Repeat the whole listing exactly as written.

◆ **DATA BLOCK**:
▼▼▼
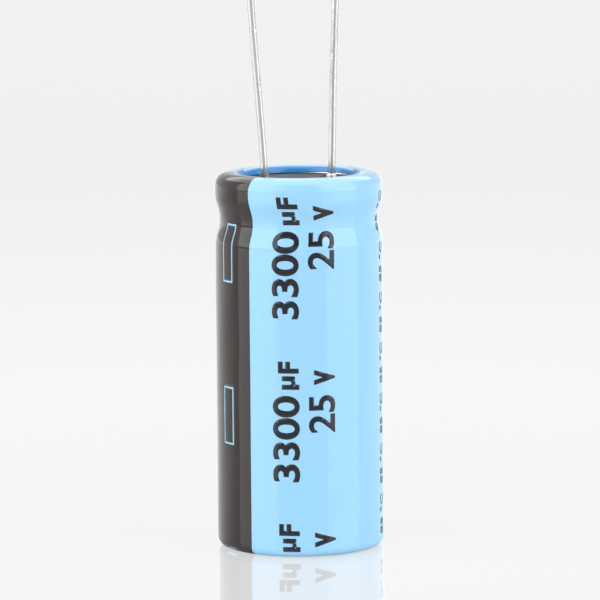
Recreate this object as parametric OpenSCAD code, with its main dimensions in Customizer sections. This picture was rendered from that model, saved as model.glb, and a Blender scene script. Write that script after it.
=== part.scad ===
// Radial-lead aluminium electrolytic capacitor, 16 mm case standing on its can base, leads up.
// Origin at the centre of the base, +Z towards the leads, leads on the X axis, negative at -X.

/* [Film sleeve] */
// Outside diameter of the film on the straight wall
film_d = 16.4; // [15:0.1:20]
// Height of the rim's crest above the base
film_h = 36.9; // [30:0.1:42]
// Thickness of the shrunk film
film_t = 0.2; // [0.14:0.01:0.24]
// Outside radius of the corner round the base
corner_r = 0.8; // [0.7:0.05:1.4]
// Width of the film's turned-in edge on the base
film_turn_in = 1.7; // [1.2:0.1:3]
// Depth of the film's waist over the bead
film_waist_depth = 0.45; // [0.25:0.05:0.6]
// Height at which the film stops above the can's cut edge
film_lip_lift = 0.14; // [0.04:0.02:0.3]

/* [Rim and bead] */
// Radius of the rim's outer shoulder
rim_outer_r = 1.3; // [1.1:0.05:1.8]
// Width of the flat crest between the two shoulders
crest_w = 0.4; // [0.05:0.05:0.6]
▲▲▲
◆ **SOLUTION**:
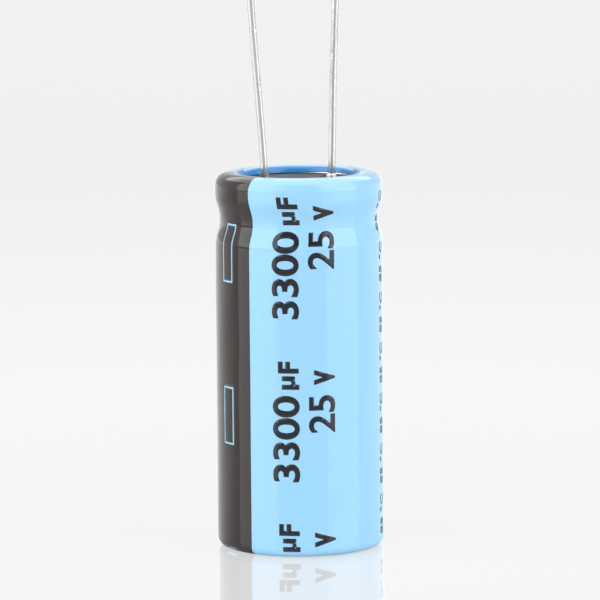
Recreate this object as parametric OpenSCAD code, with its main dimensions in Customizer sections. This picture was rendered from that model, saved as model.glb, and a Blender scene script. Write that script after it.
=== part.scad ===
// Radial-lead aluminium electrolytic capacitor, 16 mm case standing on its can base, leads up.
// Origin at the centre of the base, +Z towards the leads, leads on the X axis, negative at -X.

/* [Film sleeve] */
// Outside diameter of the film on the straight wall
film_d = 16.4; // [15:0.1:20]
// Height of the rim's crest above the base
film_h = 36.9; // [30:0.1:42]
// Thickness of the shrunk film
film_t = 0.2; // [0.14:0.01:0.24]
// Outside radius of the corner round the base
corner_r = 0.8; // [0.7:0.05:1.4]
// Width of the film's turned-in edge on the base
film_turn_in = 1.7; // [1.2:0.1:3]
// Depth of the film's waist over the bead
film_waist_depth = 0.45; // [0.25:0.05:0.6]
// Height at which the film stops above the can's cut edge
film_lip_lift = 0.14; // [0.04:0.02:0.3]

/* [Rim and bead] */
// Radius of the rim's outer shoulder
rim_outer_r = 1.3; // [1.1:0.05:1.8]
// Width of the flat crest between the two shoulders
crest_w = 0.4; // [0.05:0.05:0.6]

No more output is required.